Viewing this evidence, we conclude Oakley’s delay in asserting her rights was unreasonable, as she did not attempt to enforce the decree until fifty-five years after its issue, and, by her own admission, she ceased her attempts to find Sedano after either 1951 or 1952.  Thus, our only remaining inquiry is whether the Estate has been prejudiced by Oakley’s unreasonable delay.
The child support decree required Sedano to pay Oakley fifteen dollars per week. Oakley’s complaint alleged Sedano’s arrearage totaled $12,060.00 in principal. Furthermore, with interest, Oakley’s complaint alleged Sedano’s arrearage totaled $406,000.00. The probate court awarded Oakley $73,800.85 in arrearages against the Estate, due in a lump sum.
Based on this evidence, we conclude the Estate has been prejudiced by Oakley’s delay in initiating this action, as interest has been accruing on the arrearage for approximately fifty-five years.
Having concluded Oakley failed to seasonably initiate this action and the Estate was prejudiced by her inaction, we hold the circuit court properly applied the doctrine of laches to this case.
Based on the above, the decision of the circuit court is
HEARN, C.J., HOWARD, and KITTREDGE, JJ., concurring.
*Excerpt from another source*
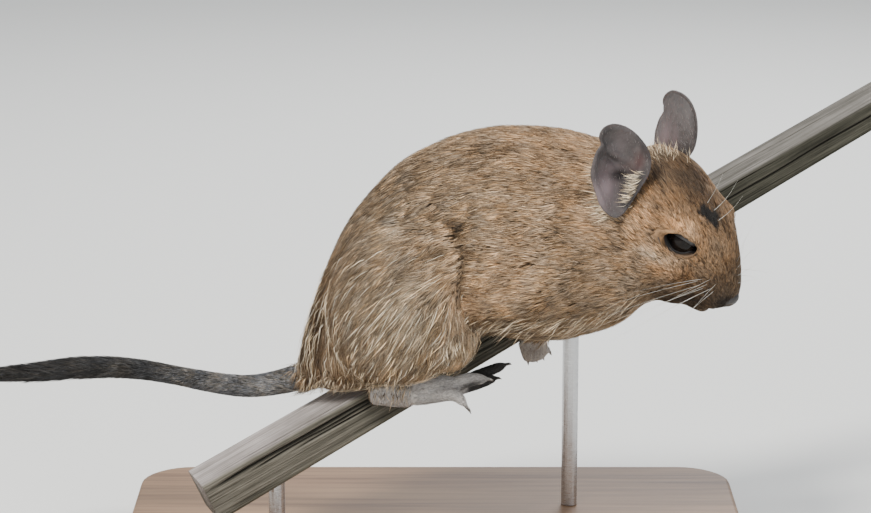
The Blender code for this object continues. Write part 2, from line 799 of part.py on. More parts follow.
def stand_rod(name, x, lath_cutter, group, tools):
    """A straight rod from the base up to the underside of the perch."""
    y = (x - LATH_POINT.x) * math.tan(math.radians(LATH_TURN))
    bottom = BASE_SIZE[2] + GAP
    slope = math.tan(math.radians(LATH_PITCH)) / math.cos(math.radians(LATH_TURN))
    top = LATH_POINT.z + slope * (x - LATH_POINT.x) - LATH_THICKNESS / 3
    bm = bmesh.new()
    radius = ROD_RADIUS * MM
    height = (top - bottom) * MM
    bmesh.ops.create_cone(
        bm, cap_ends=True, segments=ROD_SIDES, radius1=radius, radius2=radius, depth=height
    )
    bmesh.ops.translate(bm, vec=(x * MM, y * MM, bottom * MM + height / 2), verts=bm.verts)
    rod = object_from_bmesh(name, bm, group)
    return cut(rod, lath_cutter)


def paint(items, material):
    for item in items:
        item.data.materials.clear()
        item.data.materials.append(material)
        item.data.shade_smooth()
        item.data.set_sharp_from_angle(angle=math.radians(40))


def main():
    clear_scene()
    parts = make_collection("degu")
    tools = make_collection("cutters", hidden=True)
    perch = lath("perch_lath", parts)
    lath_cutter = lath("lath_cutter", tools, GAP)

    body = whole_body(tools)
    cut(body, lath_cutter)
    point, normal = parting(HEAD_CUT)
    ahead = half_space("ahead", point - normal * GAP / 2, normal, tools)
    behind = half_space("behind", point + normal * GAP / 2, -normal, tools)
    head = copy_object(body, "head", parts)
    thinned(cut(head, behind), HEAD_TRIANGLES)
    rear = copy_object(body, "rear", tools)
    thinned(cut(rear, ahead), BODY_TRIANGLES)
    drop(ahead)
    drop(behind)
    thinned(body, HEAD_TRIANGLES + BODY_TRIANGLES)
    body_cutter = copy_object(body, "body_cutter", tools, 1.5 * GAP)
    head_cutter = copy_object(head, "head_cutter", tools, GAP)

    point, normal = parting(NECK_CUT)
    ahead = half_space("ahead", point - normal * GAP / 2, normal, tools)
    behind = half_space("behind", point + normal * GAP / 2, -normal, tools)
    neck = cut(copy_object(rear, "neck", parts), behind)
    torso = cut(copy_object(rear, "torso", parts), ahead)
    drop(ahead)
    drop(behind)
    drop(rear)
    limbs = []
    for side, word in ((-1, "right"), (1, "left")):
        for name, region in (("thigh", THIGH_REGION), ("upper_arm", ARM_REGION)):
            inside = side_mass("inside", region, side, tools)
            outside = side_mass("outside", region, side, tools, GAP)
            piece = copy_object(torso, f"{name}_{word}", parts)
            keep_largest(boolean(piece, inside, "INTERSECT"))
            limbs.append(piece)
            cut(torso, outside)
            drop(inside)
            drop(outside)

    ears = [ear("ear_right", RIGHT_EAR, -1, parts), ear("ear_left", LEFT_EAR, 1, parts)]
    for item in ears:
        cut(item, head_cutter, body_cutter)
    eyes = []
    for side, word in ((-1, "right"), (1, "left")):
        middle = lids(head, side, tools)
        eyes.append(eye(f"eye_{word}", middle, parts))
    nose(head, tools)
    mouth(head, tools)

    feet = [
        extremity("hind_foot_right", RIGHT_SOLE, RIGHT_TOES, FOOT_TRIANGLES, parts, tools),
        extremity(
            "hind_foot_left", on_lath(LEFT_SOLE), [on_lath(toe) for toe in LEFT_TOES], FOOT_TRIANGLES, parts, tools
        ),
        extremity("forepaw_right", RIGHT_FOREARM, RIGHT_FINGERS, PAW_TRIANGLES, parts, tools),
        extremity(
            "forepaw_left", on_lath(LEFT_FOREARM), [on_lath(toe) for toe in LEFT_FINGERS], PAW_TRIANGLES, parts, tools
        ),
    ]
    for item in feet:
        cut(item, body_cutter, lath_cutter)
    tails = tail(("tail_base", "tail_middle", "tail_brush"), body_cutter, parts, tools)

    base = stand_base("stand_base", parts)
    rods = [stand_rod(name, x, lath_cutter, parts, tools) for name, x in ROD_PLACES.items()]
    for item in list(tools.objects):
        drop(item)

    paint([head, neck, torso, *limbs], make_material("agouti_fur", (0.30, 0.21, 0.13), 0.9))
    paint(ears, make_material("ear_skin", (0.16, 0.11, 0.11), 0.6))
    paint(eyes, make_material("eye", (0.01, 0.01, 0.01), 0.05))
    paint(feet, make_material("grey_fur", (0.36, 0.34, 0.32), 0.85))
    paint(tails, make_material("tail_fur", (0.07, 0.07, 0.075), 0.85))
    paint([perch], make_material("weathered_wood", (0.33, 0.31, 0.27), 0.85))
    paint([base], make_material("base_wood", (0.20, 0.16, 0.12), 0.5))
    paint(rods, make_material("rod_steel", (0.45, 0.45, 0.46), 0.3, 1.0))


main()
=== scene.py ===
import json
import math

import bpy
import numpy as np
from mathutils import Matrix, Vector
from mathutils.bvhtree import BVHTree
from mathutils.kdtree import KDTree

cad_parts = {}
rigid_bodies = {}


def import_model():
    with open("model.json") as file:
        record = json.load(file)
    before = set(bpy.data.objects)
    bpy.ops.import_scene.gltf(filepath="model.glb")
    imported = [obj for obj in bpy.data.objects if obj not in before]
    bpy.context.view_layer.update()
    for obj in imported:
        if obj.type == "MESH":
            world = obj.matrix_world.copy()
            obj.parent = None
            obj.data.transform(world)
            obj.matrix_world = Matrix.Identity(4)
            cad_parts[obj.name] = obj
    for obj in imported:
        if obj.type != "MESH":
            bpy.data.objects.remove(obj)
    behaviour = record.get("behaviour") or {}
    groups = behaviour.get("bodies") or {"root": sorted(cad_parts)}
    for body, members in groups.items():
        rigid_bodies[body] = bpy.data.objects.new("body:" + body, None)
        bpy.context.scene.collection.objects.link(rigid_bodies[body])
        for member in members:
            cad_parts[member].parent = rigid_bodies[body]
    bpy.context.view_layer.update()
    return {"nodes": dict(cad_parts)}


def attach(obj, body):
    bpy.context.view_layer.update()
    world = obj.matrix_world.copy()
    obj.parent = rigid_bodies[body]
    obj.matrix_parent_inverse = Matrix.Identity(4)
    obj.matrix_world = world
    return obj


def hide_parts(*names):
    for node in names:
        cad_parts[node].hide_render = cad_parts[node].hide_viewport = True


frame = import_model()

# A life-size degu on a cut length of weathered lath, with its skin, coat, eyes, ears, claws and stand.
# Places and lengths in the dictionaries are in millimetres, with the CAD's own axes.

mm = 0.001
print("degu: frame loaded")


# Small helpers

def deselectAll():
    for item in list(bpy.context.selected_objects):
        item.select_set(False)


def selectOnly(item):
    deselectAll()
    item.select_set(True)
    bpy.context.view_layer.objects.active = item


def applyPlace(item):
    selectOnly(item)
    bpy.ops.object.transform_apply(location=True, rotation=True, scale=True)


def useModifier(item, kind, **settings):
    selectOnly(item)
    change = item.modifiers.new(kind.lower(), kind)
    for name, value in settings.items():
        setattr(change, name, value)
    bpy.ops.object.modifier_apply(modifier=change.name)


def finishPiece(item, materials, nodes=()):
    item.data.materials.clear()
    for material in materials:
        item.data.materials.append(material)
    if nodes:
        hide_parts(*nodes)
    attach(item, "root")


def copyNodes(name, nodeNames):
    # one merged mesh from copies of CAD nodes
    deselectAll()
    copies = []
    for nodeName in nodeNames:
        node = frame["nodes"][nodeName]
        item = node.copy()
        item.data = node.data.copy()
        for key in list(item.keys()):
            del item[key]
        item.parent = None
        bpy.context.scene.collection.objects.link(item)
        copies.append(item)
    for item in copies:
        item.select_set(True)
    bpy.context.view_layer.objects.active = copies[0]
    if len(copies) > 1:
        bpy.ops.object.join()
    item = bpy.context.view_layer.objects.active
    item.name = name
    item.data.name = name
    bpy.ops.object.mode_set(mode="EDIT")
    bpy.ops.mesh.select_all(action="SELECT")
    bpy.ops.mesh.remove_doubles(threshold=0.00002)
    bpy.ops.object.mode_set(mode="OBJECT")
    return item


def keepMain(item):
    # keep the surface that holds the highest point, and drop loose scraps
    selectOnly(item)
    points = pointsOf(item)
    bpy.ops.object.mode_set(mode="EDIT")
    bpy.ops.mesh.select_all(action="DESELECT")
    bpy.ops.object.mode_set(mode="OBJECT")
    item.data.vertices[int(points[:, 2].argmax())].select = True
    bpy.ops.object.mode_set(mode="EDIT")
    bpy.ops.mesh.select_linked()
    bpy.ops.mesh.select_all(action="INVERT")
    bpy.ops.mesh.delete(type="VERT")
    bpy.ops.object.mode_set(mode="OBJECT")


def pointsOf(item):
    values = np.zeros(len(item.data.vertices) * 3, np.float32)
    item.data.vertices.foreach_get("co", values)
    return values.reshape(-1, 3).astype(float)


def setPoints(item, points):
    item.data.vertices.foreach_set("co", np.asarray(points, np.float32).ravel())
    item.data.update()


def normalsOf(item):
    values = np.zeros(len(item.data.vertices) * 3, np.float32)
    item.data.vertices.foreach_get("normal", values)
    return values.reshape(-1, 3).astype(float)


def trianglesOf(item):
    item.data.calc_loop_triangles()
    values = np.zeros(len(item.data.loop_triangles) * 3, np.int32)
    item.data.loop_triangles.foreach_get("vertices", values)
    return values.reshape(-1, 3)


def edgesOf(item):
    values = np.zeros(len(item.data.edges) * 2, np.int32)
    item.data.edges.foreach_get("vertices", values)
    return values.reshape(-1, 2)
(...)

 Oakley argues her delay was reasonable because she was a waitress in New York City, lacking the ability to hire a private investigator or the knowledge to find Sedano herself. However, Oakley did not present any evidence outside her own testimony indicating her financial position during the fifty-five years prior to filing this action. Furthermore, her testimony indicates her financial position improved following her remarriage in 1951, the same time she ceased her efforts to find Sedano.